Goal: Will you give the material below again, every line exactly as it is?

___

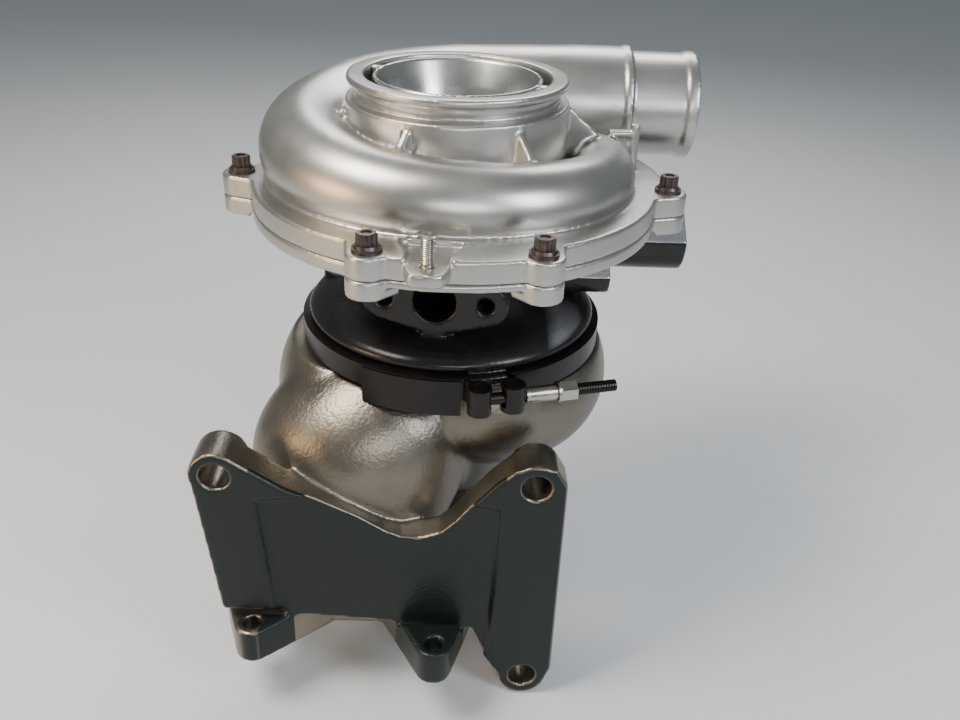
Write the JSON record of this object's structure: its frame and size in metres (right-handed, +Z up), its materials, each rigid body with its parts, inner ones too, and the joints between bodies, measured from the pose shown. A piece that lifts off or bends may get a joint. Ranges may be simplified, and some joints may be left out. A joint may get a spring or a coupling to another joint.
{
  "type": "turbocharger",
  "caption": "Radial turbocharger with scroll compressor cover, clamped bearing housing, turbine housing with a lugged mounting plate, and a spinning rotor.",
  "frame": {"origin": "centre of the turbine outlet's end face, on the rotor axis", "axes": "+Z up along the rotor axis towards the compressor inlet; -Y towards the mounting plate's face and the oil drain; +X along the compressor outlet"},
  "size_m": [0.282, 0.2668, 0.3405],
  "materials": {
    "cast_aluminium": "satin bead-blasted casting",
    "machined_aluminium": "machined",
    "black_cast_iron": "black paint, semi-gloss",
    "silver_cast_iron": "silver heat paint over cast grain",
    "black_oxide_steel": "black oxide",
    "zinc_steel": "zinc plated",
    "ground_steel": "ground",
    "bearing_bronze": "bored bronze",
    "nickel_alloy": "investment cast",
    "pressed_sheet": "pressed sheet",
    "seal_rubber": "matt"
  },
  "bodies": {
    "root": {"compressor_housing": "cast_aluminium", "compressor_backplate": "cast_aluminium", "inlet_shroud_ring": "machined_aluminium", "bearing_housing": "black_cast_iron", "turbine_housing": "silver_cast_iron", "cover_bolts": "black_oxide_steel", "cover_washers": "black_oxide_steel", "backplate_bolts": "black_oxide_steel", "vband_segments": "black_oxide_steel", "vband_strap": "black_oxide_steel", "vband_saddle": "black_oxide_steel", "trunnion": "black_oxide_steel", "tab_stud": "zinc_steel", "t_bolt": "zinc_steel", "clamp_sleeve": "zinc_steel", "clamp_nut": "zinc_steel", "dowel_pin": "zinc_steel", "seal_bush": "ground_steel", "bearing_retaining_rings": "ground_steel", "compressor_piston_ring": "ground_steel", "turbine_piston_ring": "ground_steel", "thrust_bearing": "bearing_bronze", "oil_deflector": "pressed_sheet", "heat_shield": "pressed_sheet", "backplate_seal": "seal_rubber"},
    "rotor": {"rotor_shaft": "ground_steel", "turbine_wheel": "nickel_alloy", "compressor_wheel": "machined_aluminium", "compressor_nut": "ground_steel", "thrust_collar": "ground_steel", "oil_slinger": "ground_steel"},
    "turbine_side_bush": {"journal_bearing_turbine_side": "bearing_bronze"},
    "compressor_side_bush": {"journal_bearing_compressor_side": "bearing_bronze"}
  },
  "joints": [
    {"name": "rotor_spin", "type": "hinge", "parent": "root", "child": "rotor", "pos_m": [0, 0, 0.226], "axis": [0, 0, 1], "continuous": true},
    {"name": "turbine_side_bush_spin", "type": "hinge", "parent": "root", "child": "turbine_side_bush", "pos_m": [0, 0, 0.2106], "axis": [0, 0, 1], "continuous": true},
    {"name": "compressor_side_bush_spin", "type": "hinge", "parent": "root", "child": "compressor_side_bush", "pos_m": [0, 0, 0.2416], "axis": [0, 0, 1], "continuous": true}
  ]
}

___

Right answer:
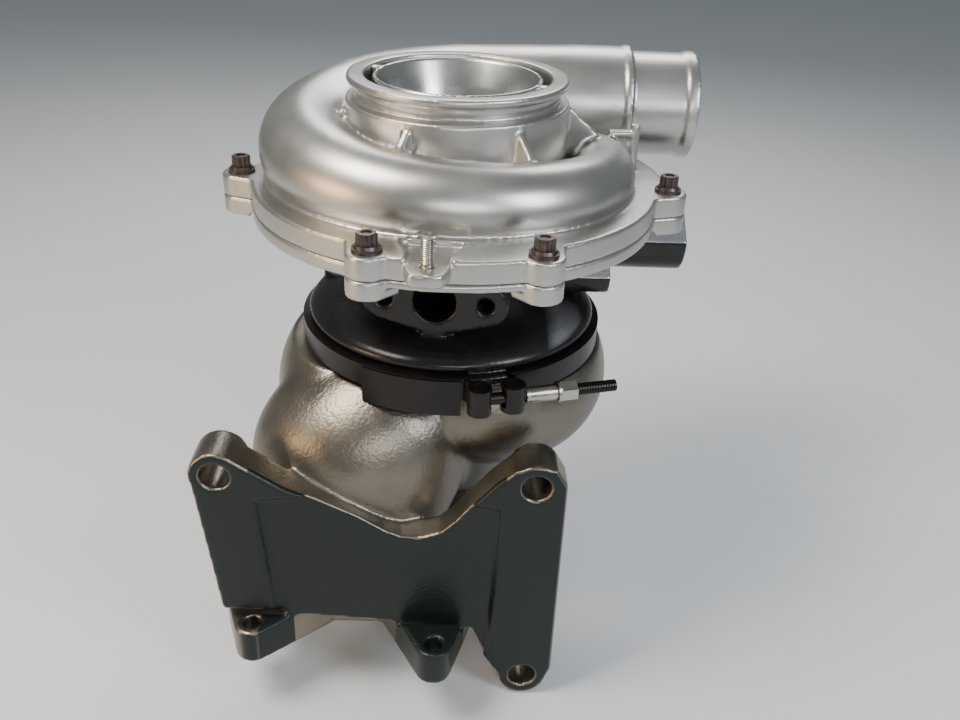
Write the JSON record of this object's structure: its frame and size in metres (right-handed, +Z up), its materials, each rigid body with its parts, inner ones too, and the joints between bodies, measured from the pose shown. A piece that lifts off or bends may get a joint. Ranges may be simplified, and some joints may be left out. A joint may get a spring or a coupling to another joint.
{
  "type": "turbocharger",
  "caption": "Radial turbocharger with scroll compressor cover, clamped bearing housing, turbine housing with a lugged mounting plate, and a spinning rotor.",
  "frame": {"origin": "centre of the turbine outlet's end face, on the rotor axis", "axes": "+Z up along the rotor axis towards the compressor inlet; -Y towards the mounting plate's face and the oil drain; +X along the compressor outlet"},
  "size_m": [0.282, 0.2668, 0.3405],
  "materials": {
    "cast_aluminium": "satin bead-blasted casting",
    "machined_aluminium": "machined",
    "black_cast_iron": "black paint, semi-gloss",
    "silver_cast_iron": "silver heat paint over cast grain",
    "black_oxide_steel": "black oxide",
    "zinc_steel": "zinc plated",
    "ground_steel": "ground",
    "bearing_bronze": "bored bronze",
    "nickel_alloy": "investment cast",
    "pressed_sheet": "pressed sheet",
    "seal_rubber": "matt"
  },
  "bodies": {
    "root": {"compressor_housing": "cast_aluminium", "compressor_backplate": "cast_aluminium", "inlet_shroud_ring": "machined_aluminium", "bearing_housing": "black_cast_iron", "turbine_housing": "silver_cast_iron", "cover_bolts": "black_oxide_steel", "cover_washers": "black_oxide_steel", "backplate_bolts": "black_oxide_steel", "vband_segments": "black_oxide_steel", "vband_strap": "black_oxide_steel", "vband_saddle": "black_oxide_steel", "trunnion": "black_oxide_steel", "tab_stud": "zinc_steel", "t_bolt": "zinc_steel", "clamp_sleeve": "zinc_steel", "clamp_nut": "zinc_steel", "dowel_pin": "zinc_steel", "seal_bush": "ground_steel", "bearing_retaining_rings": "ground_steel", "compressor_piston_ring": "ground_steel", "turbine_piston_ring": "ground_steel", "thrust_bearing": "bearing_bronze", "oil_deflector": "pressed_sheet", "heat_shield": "pressed_sheet", "backplate_seal": "seal_rubber"},
    "rotor": {"rotor_shaft": "ground_steel", "turbine_wheel": "nickel_alloy", "compressor_wheel": "machined_aluminium", "compressor_nut": "ground_steel", "thrust_collar": "ground_steel", "oil_slinger": "ground_steel"},
    "turbine_side_bush": {"journal_bearing_turbine_side": "bearing_bronze"},
    "compressor_side_bush": {"journal_bearing_compressor_side": "bearing_bronze"}
  },
  "joints": [
    {"name": "rotor_spin", "type": "hinge", "parent": "root", "child": "rotor", "pos_m": [0, 0, 0.226], "axis": [0, 0, 1], "continuous": true},
    {"name": "turbine_side_bush_spin", "type": "hinge", "parent": "root", "child": "turbine_side_bush", "pos_m": [0, 0, 0.2106], "axis": [0, 0, 1], "continuous": true},
    {"name": "compressor_side_bush_spin", "type": "hinge", "parent": "root", "child": "compressor_side_bush", "pos_m": [0, 0, 0.2416], "axis": [0, 0, 1], "continuous": true}
  ]
}